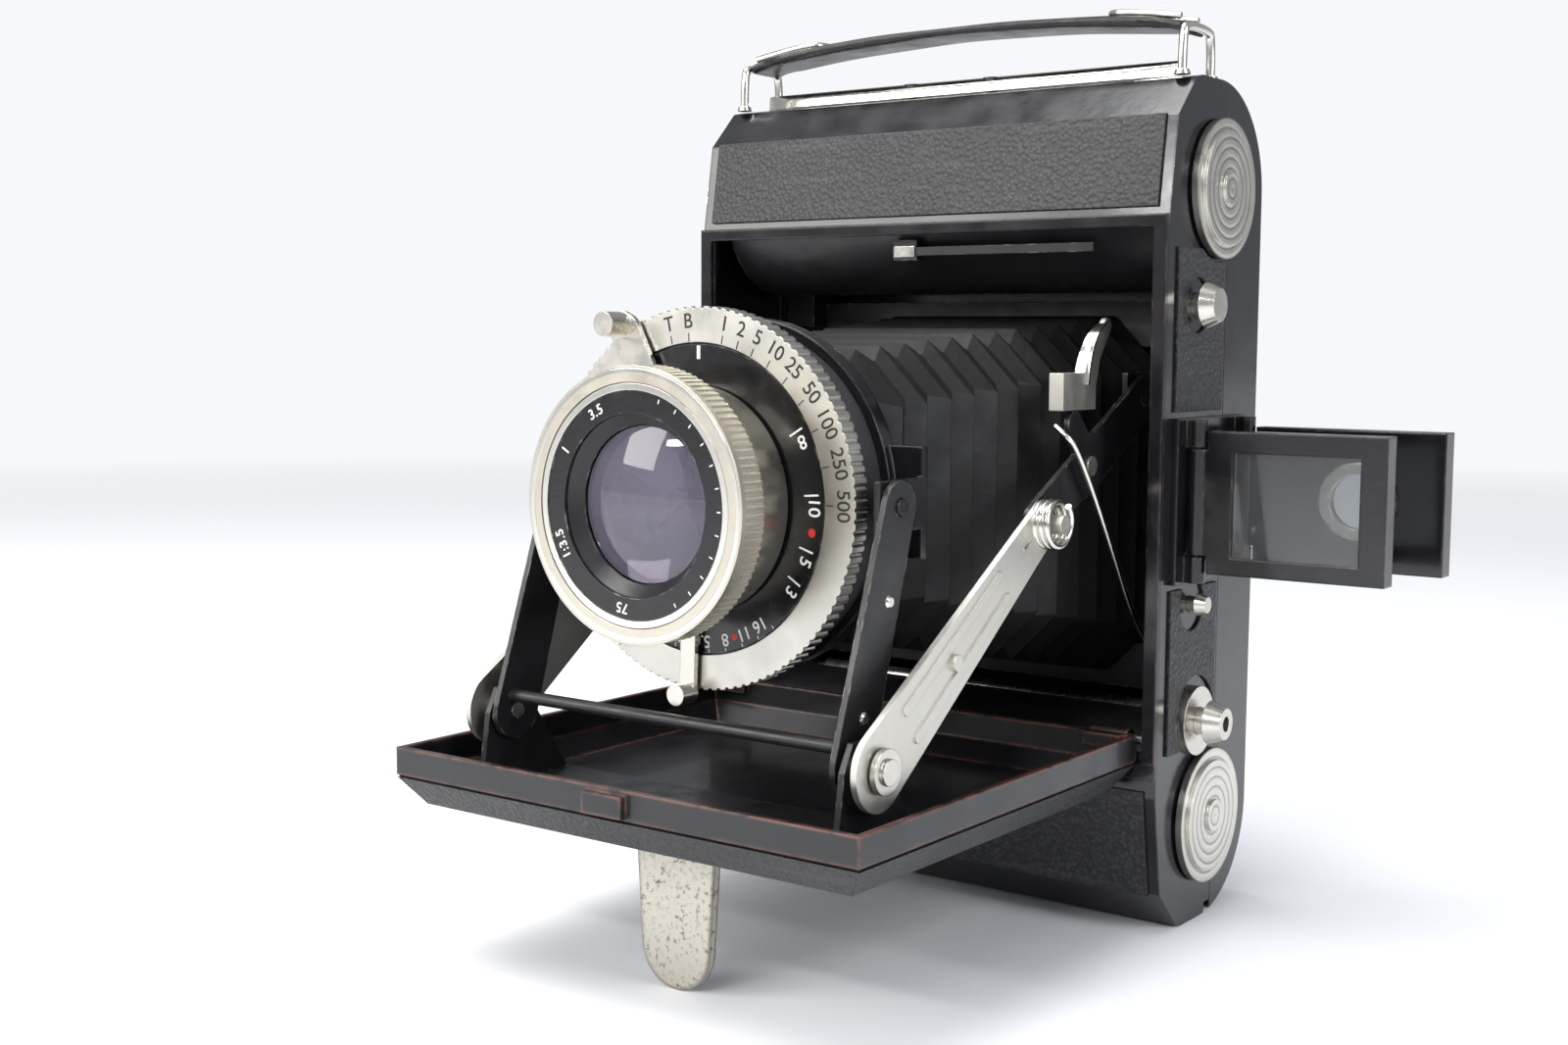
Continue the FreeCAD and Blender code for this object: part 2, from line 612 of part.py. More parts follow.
def upper_links():
    body = plate_x(LINK_X, LINK_ROOT, (-2.1, 61.6), 3.0, 3.4)
    body = body.fuse(plate_x(LINK_X, (-2.1, 61.6), KNEE, 3.4, 2.4))
    body = body.fuse(plate_x(LINK_X, (-2.1, 61.6), TAB_LOW, 2.4, 1.8))
    body = body.removeSplitter().cut(pin_hole(LINK_X, LINK_ROOT))
    save("upper_links", both_sides(body))


def press_tabs():
    tab = box((EAR_X[0] - 0.2, LINK_X[1]), (-9.9, -1.2), (68.9, 73.6))
    tab = tab.fuse(plate_x(LINK_X, (-3.0, 72.0), TAIL_BEND, 1.8, 1.5))
    tab = tab.fuse(plate_x(LINK_X, TAIL_BEND, TAIL_TIP, 1.5, 1.0)).removeSplitter()
    rivet = rod_x((LINK_X[1], LINK_X[1] + 0.25), -2.1, 61.6, 1.3)
    save("press_tabs", Part.makeCompound([both_sides(tab), both_sides(rivet)]))


SPRING_X = 30.0


def erecting_springs():
    top = V(SPRING_X, -9.3, 65.5)
    low = V(SPRING_X, 9.5, 37.8)
    wire = Part.makeCylinder(0.4, (low - top).Length, top, low - top)
    save("erecting_springs", both_sides(wire))


# ---- standard, shutter and lens ----
def standard_legs():
    pieces = []
    for sign in (-1, 1):
        x = sorted((sign * LEG_X[0], sign * LEG_X[1]))
        leg = plate_x(x, LEG_FOOT, LEG_TOP, 3.6, 3.0)
        pieces.append(leg.cut(pin_hole(x, LEG_FOOT)).cut(pin_hole(x, LEG_TOP)))
    pieces.append(rod_x((-LEG_X[0] - 0.2, LEG_X[0] + 0.2), LEG_FOOT[0] - 0.6, LEG_FOOT[1] + 2.0, 0.8))
    save("standard_legs", fused(pieces))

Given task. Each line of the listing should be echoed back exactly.

Solution for this exercise.
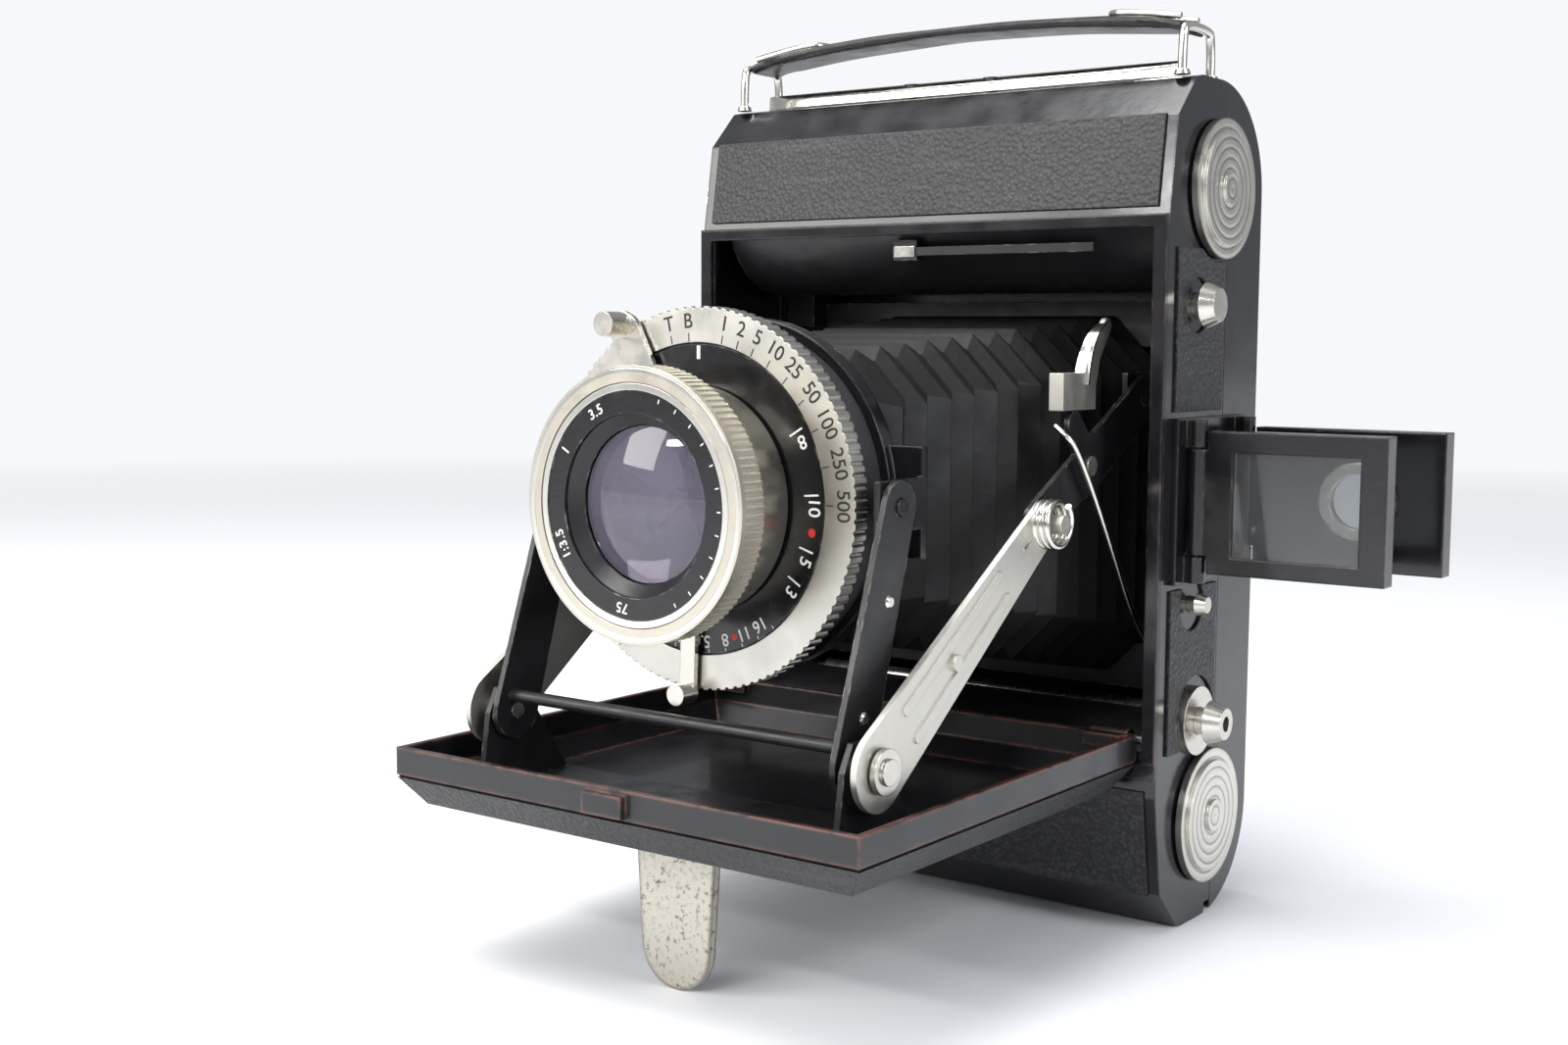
Continue the FreeCAD and Blender code for this object: part 2, from line 612 of part.py. More parts follow.
def upper_links():
    body = plate_x(LINK_X, LINK_ROOT, (-2.1, 61.6), 3.0, 3.4)
    body = body.fuse(plate_x(LINK_X, (-2.1, 61.6), KNEE, 3.4, 2.4))
    body = body.fuse(plate_x(LINK_X, (-2.1, 61.6), TAB_LOW, 2.4, 1.8))
    body = body.removeSplitter().cut(pin_hole(LINK_X, LINK_ROOT))
    save("upper_links", both_sides(body))


def press_tabs():
    tab = box((EAR_X[0] - 0.2, LINK_X[1]), (-9.9, -1.2), (68.9, 73.6))
    tab = tab.fuse(plate_x(LINK_X, (-3.0, 72.0), TAIL_BEND, 1.8, 1.5))
    tab = tab.fuse(plate_x(LINK_X, TAIL_BEND, TAIL_TIP, 1.5, 1.0)).removeSplitter()
    rivet = rod_x((LINK_X[1], LINK_X[1] + 0.25), -2.1, 61.6, 1.3)
    save("press_tabs", Part.makeCompound([both_sides(tab), both_sides(rivet)]))


SPRING_X = 30.0


def erecting_springs():
    top = V(SPRING_X, -9.3, 65.5)
    low = V(SPRING_X, 9.5, 37.8)
    wire = Part.makeCylinder(0.4, (low - top).Length, top, low - top)
    save("erecting_springs", both_sides(wire))


# ---- standard, shutter and lens ----
def standard_legs():
    pieces = []
    for sign in (-1, 1):
        x = sorted((sign * LEG_X[0], sign * LEG_X[1]))
        leg = plate_x(x, LEG_FOOT, LEG_TOP, 3.6, 3.0)
        pieces.append(leg.cut(pin_hole(x, LEG_FOOT)).cut(pin_hole(x, LEG_TOP)))
    pieces.append(rod_x((-LEG_X[0] - 0.2, LEG_X[0] + 0.2), LEG_FOOT[0] - 0.6, LEG_FOOT[1] + 2.0, 0.8))
    save("standard_legs", fused(pieces))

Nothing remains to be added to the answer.